The shape of the mask [512, 512] at index 0 does not match the shape of the indexed tensor [2, 2] at index 0. 

The error originates at this line:

labels = labels[~mask].view(labels.shape[0], -1)

I tried resizing my images but that didn't help either. Any idea on what could be the issue here?

1

There are 1 best solutions below

0
On

I found the solution. It was previously reported here and recently here. However, the code was still not updated. It seems this line:

labels = torch.cat([torch.arange(self.args.batch_size) for i in range(self.args.n_views)], dim=0)

is dependant on batch_size and was causing the issue.
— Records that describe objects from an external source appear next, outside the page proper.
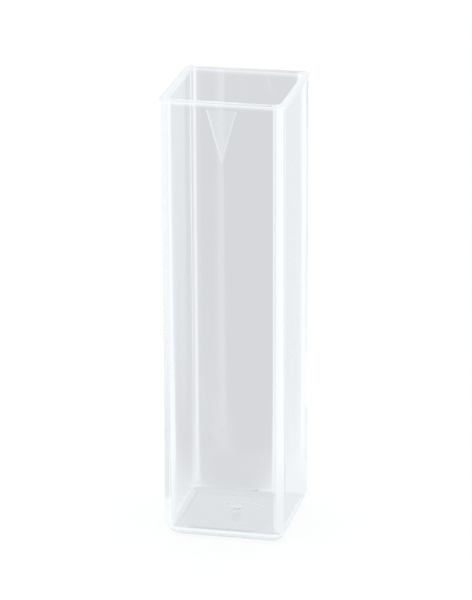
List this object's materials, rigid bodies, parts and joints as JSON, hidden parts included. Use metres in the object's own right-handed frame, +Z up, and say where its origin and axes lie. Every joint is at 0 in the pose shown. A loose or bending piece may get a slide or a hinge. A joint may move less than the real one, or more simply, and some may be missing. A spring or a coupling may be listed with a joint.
{
  "type": "cuvette",
  "caption": "Square clear cuvette with four flat optical sides, an open top with a low rim, a triangular wall mark and a flat foot with a round gate recess.",
  "frame": {"origin": "middle of the foot, on the surface that the cuvette stands on", "axes": "+Z up out of the open top; the wall with the triangular mark faces -Y; +X and +Y are normal to flat sides"},
  "size_m": [0.0126, 0.0126, 0.045],
  "materials": {
    "clear_plastic": "clear polished polystyrene"
  },
  "bodies": {
    "root": {"cuvette": "clear_plastic"}
  },
  "joints": []
}
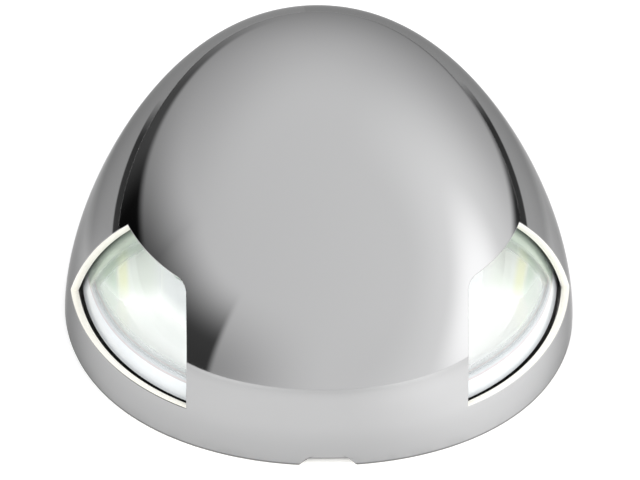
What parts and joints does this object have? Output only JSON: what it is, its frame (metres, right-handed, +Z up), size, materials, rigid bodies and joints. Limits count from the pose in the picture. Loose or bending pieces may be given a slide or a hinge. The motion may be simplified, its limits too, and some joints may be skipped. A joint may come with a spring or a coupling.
{
  "type": "navigation light",
  "caption": "Low domed deck-mounted bow navigation light: polished steel clip-over hood with port and starboard windows over a sealed clear lens with LED chambers.",
  "frame": {"origin": "middle of the hood's foot, on the deck plane", "axes": "+Z up from the deck, -Y towards the bow, +X to port and -X to starboard"},
  "size_m": [0.076, 0.0763, 0.0403],
  "materials": {
    "polished_stainless": "mirror-polished stainless steel",
    "spring_steel": "bright rolled spring strip",
    "neoprene": "closed-cell, matt",
    "white_housing": "moulded, fine satin",
    "black_rubber": "moulded, matt",
    "white_silicone": "soft satin",
    "clear_lens": "clear moulded polycarbonate, polished",
    "stainless_fastener": "turned, bright",
    "white_reflector": "high-reflectance white, semi-gloss",
    "white_board": "white solder mask on aluminium",
    "led_lens": "clear silicone dome over a pale phosphor",
    "lead_insulation": "extruded insulation",
    "plain_aluminium": "mill finish",
    "black_plastic": "moulded, matt",
    "green_board": "green solder mask on glass epoxy",
    "capacitor_can": "drawn can, satin",
    "dark_ferrite": "sintered ferrite with a varnished winding",
    "terminal_plastic": "moulded, satin"
  },
  "bodies": {
    "housing": {"snap_fingers": "spring_steel", "deck_gasket": "neoprene", "base": "white_housing", "cable_grommet": "black_rubber", "lens_seal": "white_silicone", "lens": "clear_lens", "lens_screws": "stainless_fastener", "reflector_port": "white_reflector", "reflector_starboard": "white_reflector", "led_board_port": "white_board", "led_board_starboard": "white_board", "red_led": "led_lens", "green_led": "led_lens", "led_leads_port": "lead_insulation", "led_leads_starboard": "lead_insulation", "heat_sink": "plain_aluminium", "heat_sink_screws": "stainless_fastener", "centre_screen": "black_plastic", "driver_board": "green_board", "driver_board_screws": "stainless_fastener", "capacitor": "capacitor_can", "choke": "dark_ferrite", "driver_chip": "black_plastic", "diode": "black_plastic", "resistors": "black_plastic", "terminal_block": "terminal_plastic", "terminal_screws": "stainless_fastener"},
    "hood": {"cover": "polished_stainless", "cover_beads": "polished_stainless"}
  },
  "joints": [
    {"name": "hood_lift", "type": "slide", "parent": "housing", "child": "hood", "axis": [0, 0, 1], "range_m": [0, 0.045]}
  ]
}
The above line needs to be replaced with either: labels = torch.cat([torch.arange(features.shape[0]//2) for i in range(self.args.n_views)], dim=0)

OR: labels = torch.cat([torch.arange(features.shape[0]//self.args.n_views) for i in range(self.args.n_views)], dim=0)

Based on that change, the correct loss function would be:

def info_nce_loss(self, features):

        labels = torch.cat([torch.arange(features.shape[0]//2) for i in range(self.args.n_views)], dim=0)
        labels = (labels.unsqueeze(0) == labels.unsqueeze(1)).float()
        labels = labels.to(self.args.device)

        features = F.normalize(features, dim=1)

        similarity_matrix = torch.matmul(features, features.T)
        # assert similarity_matrix.shape == (
        #     self.args.n_views * self.args.batch_size, self.args.n_views * self.args.batch_size)
        # assert similarity_matrix.shape == labels.shape

        # discard the main diagonal from both: labels and similarities matrix
        mask = torch.eye(labels.shape[0], dtype=torch.bool).to(self.args.device)
        labels = labels[~mask].view(labels.shape[0], -1)
        similarity_matrix = similarity_matrix[~mask].view(similarity_matrix.shape[0], -1)
        # assert similarity_matrix.shape == labels.shape

        # select and combine multiple positives
        positives = similarity_matrix[labels.bool()].view(labels.shape[0], -1)

        # select only the negatives the negatives
        negatives = similarity_matrix[~labels.bool()].view(similarity_matrix.shape[0], -1)

        logits = torch.cat([positives, negatives], dim=1)
        labels = torch.zeros(logits.shape[0], dtype=torch.long).to(self.args.device)

        logits = logits / self.args.temperature
        return logits, labels